Winter: a season of sabbath



sab·bath

noun

1. a time of rest


If I were to take a poll, I doubt that most would choose winter as their favorite season.

With the new life bursting forth in the warming days of spring, the days filled with activity under the summer sun, and the days of harvest and warmth for the soul that autumn brings, it can leave us to wonder the value of the winter season.


In a society that praises busyness and hustle, a season centered on patience and rest is often viewed as an inconvenience. We no longer live in a world that is tied to the seasons as it once was. We can buy fresh berries in the dead of winter, drive in cars with heated seats, and can be constantly connected with the phones in our hands.

And with all the good that modern conveniences allow for, I believe one of the detriments is that we no longer value seasons of rest from our labor.



“Thus the heavens and the earth were finished, and all the host of them. And on the seventh day God finished his work that he had done, and he rested on the seventh day from all his work that he had done. So God blessed the seventh day and made it holy, because on it God rested from all his work that he had done in creation."

-Genesis 2:1-3


In the beginning, when God made the heavens and the earth, he set aside a time to rest. As an infinite, all powerful being God had no true need of rest. So why did he establish a "sabbath", or a day of rest? It was to set an example for his creation to follow.
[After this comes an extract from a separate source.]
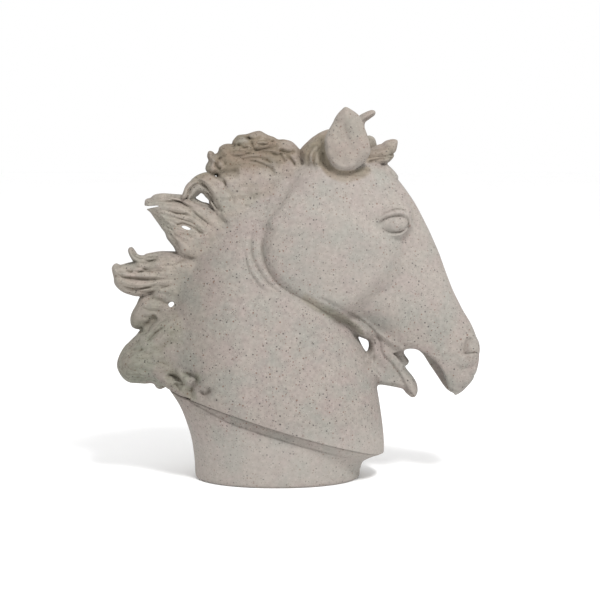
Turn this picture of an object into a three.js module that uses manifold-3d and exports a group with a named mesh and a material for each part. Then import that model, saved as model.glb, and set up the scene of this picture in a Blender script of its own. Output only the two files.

God knew that on our own, humanity would labor to the point of exhaustion. In His goodness, God accounted for the man's physical, mental, and spiritual limitations and even in His limitlessness, gave us a blue print of the importance of rest.



So as we settle into winter, with the hustle of the holidays and the excitement of the New Year behind us, let us seek to find rest. Let us find time to be still and know that He is God.

Let us wait on the Lord and be strong in the power of His might.


Let us embrace a season that was designed to draw us into living slower and to draw us into sabbath.